Wendla Bergmann - die Selbstbewusste
Melchior kann sich nicht zurückhalten: Einmal schlägt er sie auf ihre Aufforderung hin, das andere Mal schläft er mit ihr, obwohl sie ihn abwehrt. Es ließe sich auch sagen: Er vergewaltigt sie. Wendla ist ein selbstbewusstes Mädchen, das sich in ihrem Körper und in kurzen Röcken wohlfühlt. Auch sie steckt mitten in der Pubertät, grübelt über den Tod nach und will endlich eingeweiht werden in die Geheimnisse der Erwachsenen.
Wendlas Verlangen nach Aufklärung
An den Storch glaubt sie längst nicht mehr. Wendla ist aufgeweckt, allerdings hat sie keinen Zugang zu Bücherwissen wie Melchior. Sie versucht, ihre Mutter dazuzubringen, sie aufzuklären.
Das Schamgefühl Frau Bergmanns
So, kommen wir zu den Erwachsenen: Wendlas Mutter ist von ihren eigenen Moralvorstellungen gefangen. Die beiden haben ein zärtliches Verhältnis, doch Frau Bergmann schämt sich, ihre vierzehnjährige Tochter aufzuklären. Zugleich sieht sie, dass Wendla sich körperlich entwickelt.
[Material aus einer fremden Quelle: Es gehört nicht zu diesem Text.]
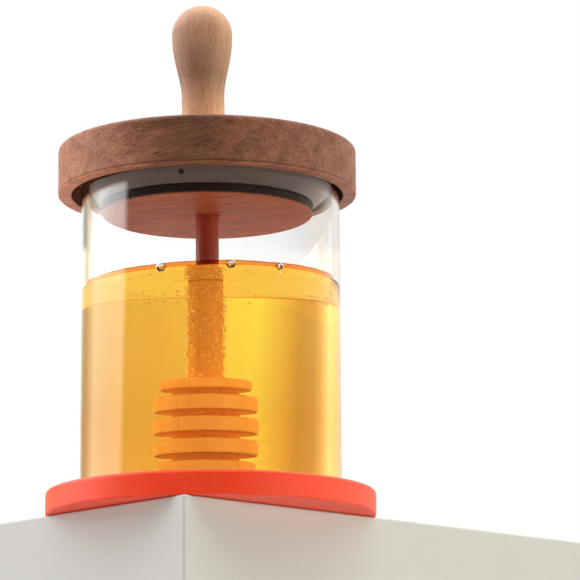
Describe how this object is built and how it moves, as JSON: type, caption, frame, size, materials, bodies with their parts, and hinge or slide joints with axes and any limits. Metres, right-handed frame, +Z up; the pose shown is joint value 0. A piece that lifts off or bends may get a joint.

Frau Bergmann verkennt, wie reif Wendla schon ist und dass sie sich für Jungs interessiert. Sie speist ihre Tochter mit einer Halbwahrheit ab.
Als Wendla erfährt, dass sie schwanger ist, klagt sie: „O Mutter, warum hast du mir nicht alles gesagt!“ (S. 70.) Bis zuletzt ist Frau Bergmann von ihrem Schamgefühl bestimmt: Um der Familie die Schande zu ersparen, lässt sie eine fremde Frau kommen, um die Abtreibung durchzuführen. Und selbst als Wendla stirbt, vertuscht sie die Wahrheit.
Melchiors Mutter
Viel fortschrittlicher und näher bei den Jugendlichen ist Melchiors Mutter, Frau Gabor. Sie hat Melchior zwar auch nicht aufgeklärt, doch hat sie großes Verständnis für die schulischen Probleme von Melchiors Freund Moritz. Sie bringt den beiden Jungen Tee aufs Zimmer und antwortet Moritz ernsthaft und sich kümmernd, als er sich brieflich an sie wendet.
Sie lässt Melchior lesen, was er will, auch wenn sie ihm von Goethes Faust in seinem Alter abrät. Wie wenig allerdings auch sie von ihrem Sohn weiß, zeigt sich, als sie von Wendlas Schwangerschaft erfährt. Dass Melchior so triebgesteuert und unbedacht handelt, hätte sie nicht für möglich gehalten.
Die herzlosen Lehrer
Als herzlose Erwachsene erweisen sich die Lehrer. Allein schon ihre Namen – von Zungenschlag über Sonnenstich zu Fliegentod – zeigen sie als Karikaturen. Für sie zählt allein die schulische Leistung. Fürs Menschliche haben sie kein Verständnis. Und selbst als Moritz sich erschossen hat, hat der Rektor nur Angst um den Ruf der Schule. Die Mehrheit der Lehrerschaft hingegen streitet sich um Kleinigkeiten.
Fazit der Tragödie "Frühlings Erwachen"
Die Erwachsenen des Stücks haben keinen Zugang zu der Gedanken- und Gefühlswelt der Jugendlichen. Ihre eigene Verklemmtheit und ihre Moralvorstellungen halten sie davon ab, wichtige Themen mit den Jugendlichen anzusprechen. Eine Ausnahme bildet ganz am Schluss der vermummte Herr. Er ist zwar auch erwachsen, doch er redet als Einziger offen mit Melchior. Als Symbolfigur steht er für das Leben.